Collection of piano pieces by Leonard Bernstein

Thirteen Anniversaries is a composition for solo piano by Leonard Bernstein, published in 1988, commemorating 13 people who played an important role in his life.

== Background ==
Bernstein wrote this set after similar collections, Seven Anniversaries (1943), Four Anniversaries (1948) and Five Anniversaries (1949–1951). Each movement celebrates a person. Some movements are dedicated to a person close to the one commemorated.

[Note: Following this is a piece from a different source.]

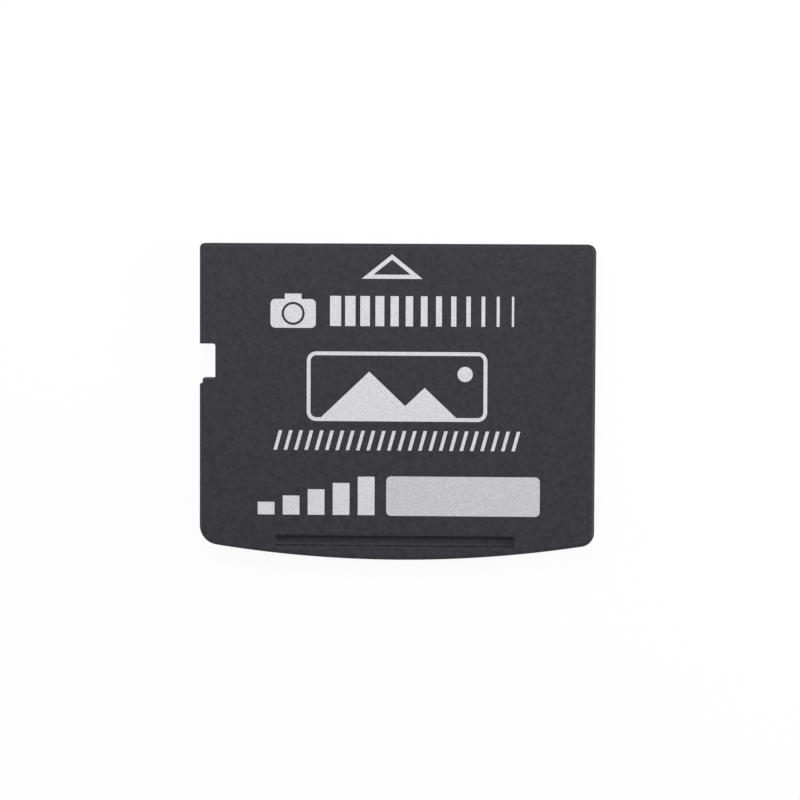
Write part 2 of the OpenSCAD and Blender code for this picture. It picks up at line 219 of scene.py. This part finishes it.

The work was given its first performance by Alexander Frey in Berlin in 1998.

== Movements ==
The titles, referencing the persons, are:
1. For Shirley Gabis Rhoades Perle
2. In Memoriam: William Kapell (an American pianist who died young in a plane crash).
3. For Stephen Sondheim
4. For Craig Urquhart
5. For Leo Smit (an American composer)
6. For My Daughter, Nina
7. In Memoriam: Helen Coates (one of Bernstein's most esteemed teachers)
8. In Memoriam: Goddard Lieberson (former executive of Columbia Records)
9. For Jessica Fleishmann
10. In Memoriam: Constance Hope
11. For Felicia, on our 28th Birthday (and her 52nd)
12. For Aaron Stern
13. In Memoriam: Ellen Goetz

== Sources ==
- Horowitz, Mark Eden. Leonard Bernstein Collection. Library of Congress. 11 February 2008.
- Truesdell, F. Donald. “The Complete Works for Solo Piano by Leonard Bernstein.” American Music, vol. 4, no. 1 (British-American Musical Interactions, Spring, 1986). pp. 120–21.